Harris said it was the Spurrlows, who appealed to his Pentecostal and Baptist religious upbringing, that convinced him to dedicate his musical life to Christian ideals. Until then, the music major at Western Kentucky University had been singing an eclectic mix of music--”French chansons, German lieder, top 40,” in Kentucky nightclubs.

“I used to play the clubs all the time,” said Harris, a trim, 6-foot, 1-inch man who wears a goatee. “Then I decided I could not do that. . . . I was new to my commitment as a Christian, and club people were bad (influences). . . . You make little concessions: you may be an abstainer in terms of drinking, and then you say, ‘Well, this is not so bad’; or smoking, you say, ‘This is not so bad.’ . . .

“It is difficult (to sing gospel) when I am not a true example of what it is like to be Christlike.”

The titles of his songs reflect the upbeat themes of faith and redemption that Harris said have driven his career: “More Than Wonderful,” “Touch Me Lord,” “Give Me More Love in My Heart.”

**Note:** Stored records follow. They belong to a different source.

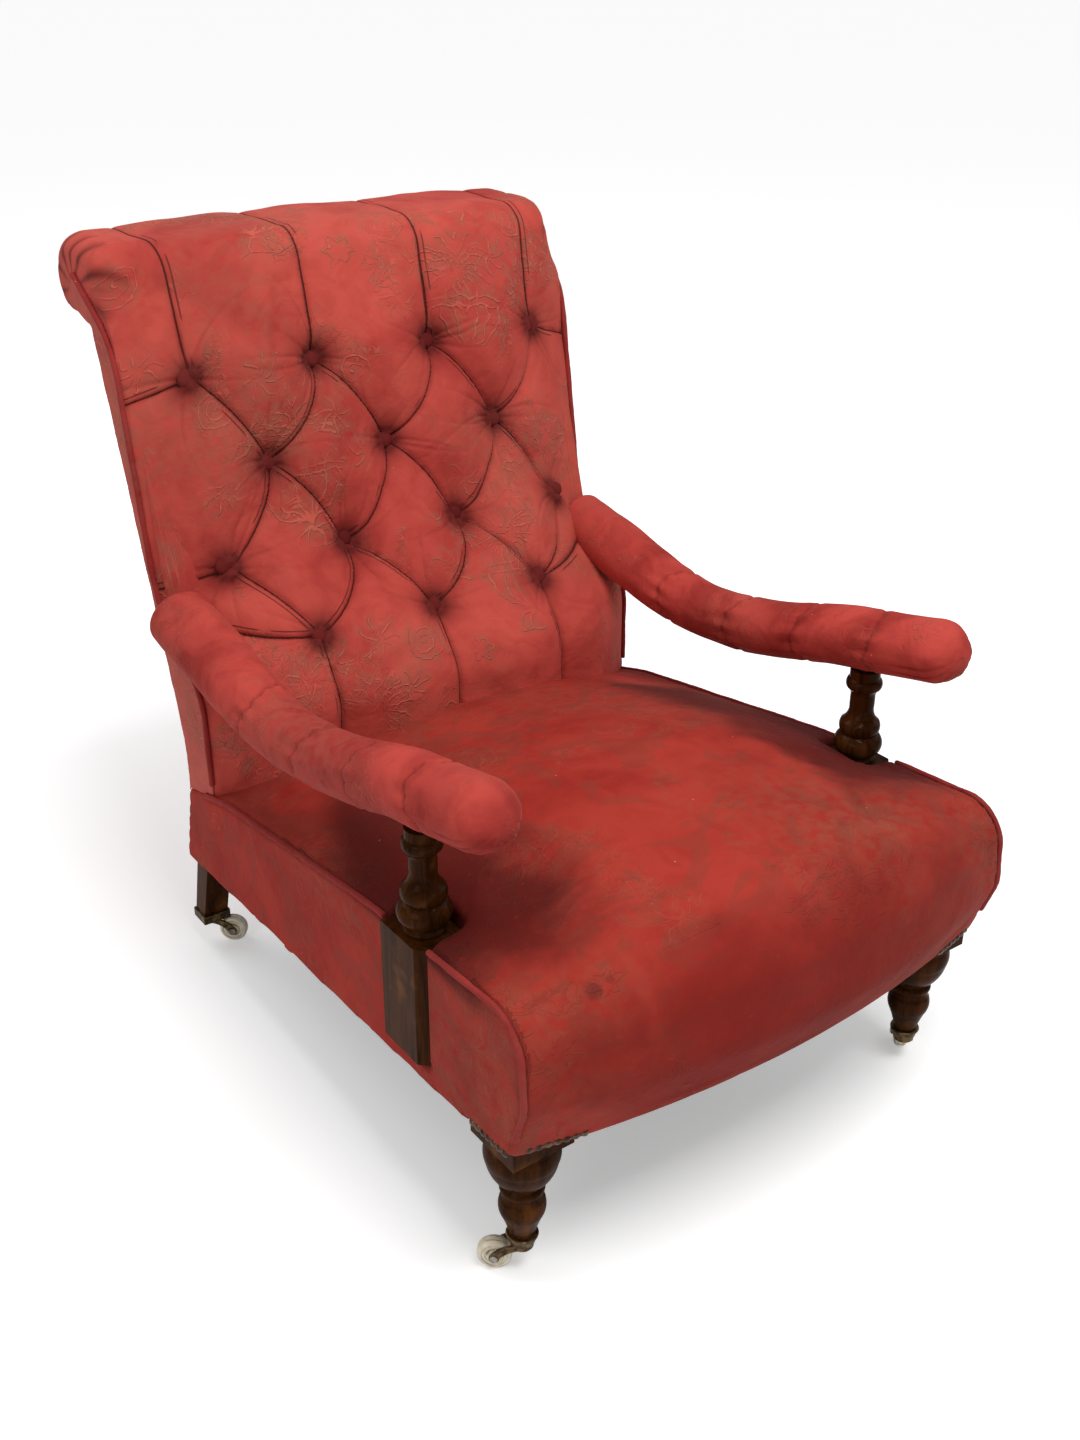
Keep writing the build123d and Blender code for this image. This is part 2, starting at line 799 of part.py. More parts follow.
with BuildPart() as crest_rail:
    with BuildSketch(Plane.YZ.offset(-rear_leg_x - post_width / 2)):
        with BuildLine():
            crest_corners = [
                (post_top_front_y, post_top_z),
                (post_top_front_y + crest_depth, post_top_z),
                (post_top_front_y + crest_depth, post_top_z + crest_height),
                (post_top_front_y, post_top_z + crest_height),
            ]
            rounded_path(crest_corners, (crest_round / 4, crest_round, crest_round, crest_round))
        make_face()
    extrude(amount=2 * rear_leg_x + post_width)
save(crest_rail, "back_crest_rail")

with BuildPart() as tacking_rail:
    tack_top_z = tacking_rail_z + tacking_rail_height
    tacking_corners = [
        (post_front(tacking_rail_z), tacking_rail_z),
        (post_front(tacking_rail_z) + tacking_rail_thickness, tacking_rail_z),
        (post_front(tack_top_z) + tacking_rail_thickness, tack_top_z),
        (post_front(tack_top_z), tack_top_z),
    ]
    across(tacking_corners, rear_leg_x - post_width / 2)
save(tacking_rail, "back_tacking_rail")

back_plane = Plane(
    origin=(0, post_front(tacking_rail_z), tacking_rail_z),
    x_dir=(1, 0, 0),
    z_dir=(0, -cos(radians(back_recline)), sin(radians(back_recline))),
)
back_web_length = (post_top_z - tacking_rail_z) / cos(radians(back_recline)) - rail_lap

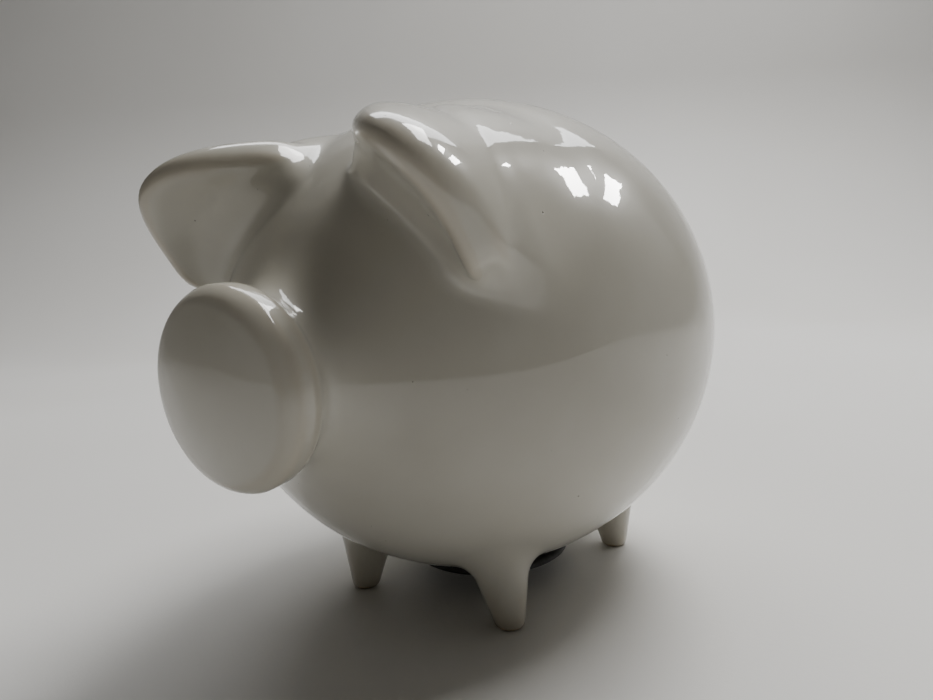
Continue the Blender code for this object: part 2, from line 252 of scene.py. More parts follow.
def along_and_out(points, base, way):
    """How far each point lies along an axis from its base, and how far out from it."""
    offset = points - base
    along = offset @ way
    return along, length_of(offset - along[:, None] * way)


def snout_distance(points):
    """A domed disc with round edges on a short neck, on an axis that dips a little towards the nose."""
    base = np.array((0.0, 0.0, SNOUT_REACH * math.sin(SNOUT_DIP) - SNOUT_DROP))
    way = np.array((0.0, -math.cos(SNOUT_DIP), -math.sin(SNOUT_DIP)))
    along, out = along_and_out(points, base, way)
    domed = along + SNOUT_DOME * (out / SNOUT_RADIUS) ** 2
    half = SNOUT_THICKNESS / 2
    middle = SNOUT_REACH - half
    edge = np.where(domed > middle, SNOUT_FRONT_EDGE, SNOUT_BACK_EDGE)
    beyond_side = out - (SNOUT_RADIUS - edge)
    beyond_face = np.abs(domed - middle) - (half - edge)
    outside = np.hypot(np.maximum(beyond_side, 0.0), np.maximum(beyond_face, 0.0))
    disc = np.minimum(np.maximum(beyond_side, beyond_face), 0.0) + outside - edge
    neck = np.maximum(out - SNOUT_NECK_RADIUS, np.abs(along - SNOUT_NECK_MIDDLE) - SNOUT_NECK_HALF)
    return smooth_min(disc, neck, SNOUT_NECK_FILLET)


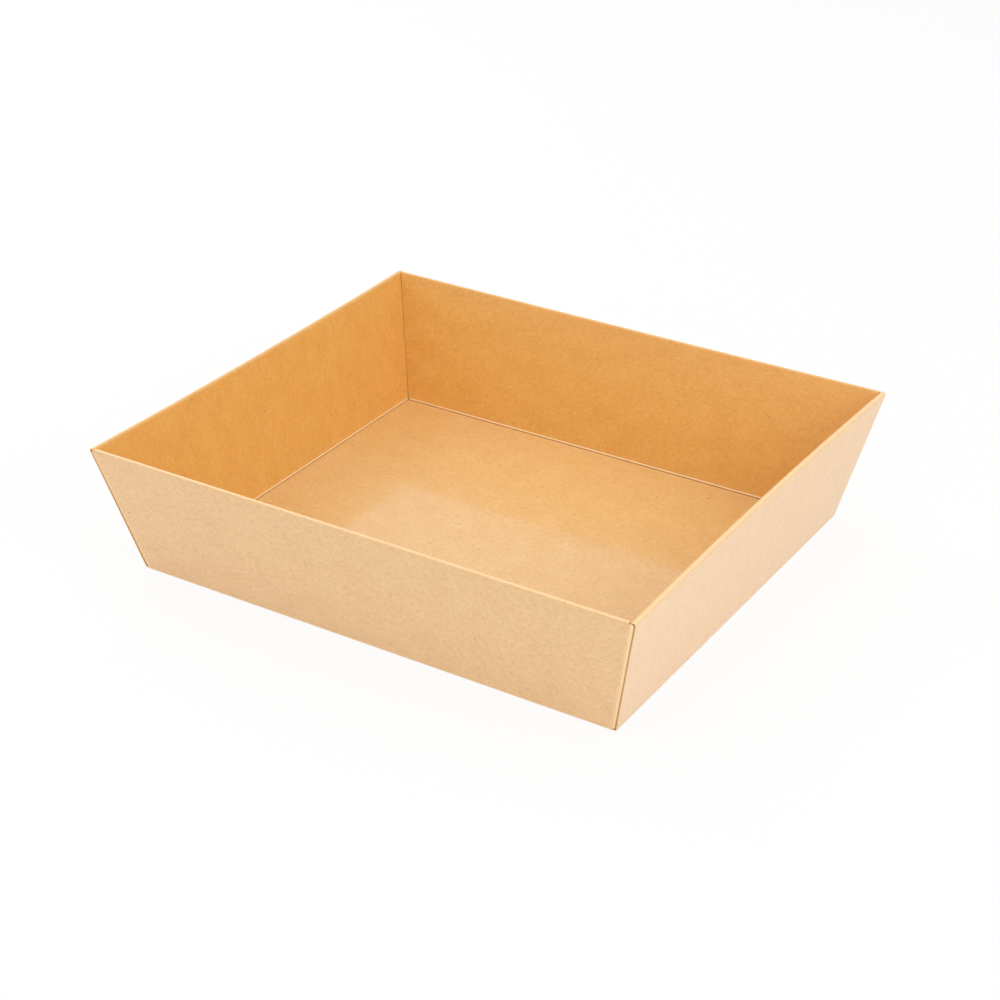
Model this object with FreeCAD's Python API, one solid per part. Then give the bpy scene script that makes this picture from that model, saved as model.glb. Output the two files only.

The songs, he said, convey ideals that shape his own life style, which he described as “normal, conventional.” Harris lives in a four-bedroom house in a Louisville suburb with his wife, Cynthia, and their two young children, Lonnie, 12, and Teresa, 7. His wife drives a Volvo and he, a Ford van.

“I find that I function best when I live a life of balance,” he said. “The raw material of my life is the word of God.”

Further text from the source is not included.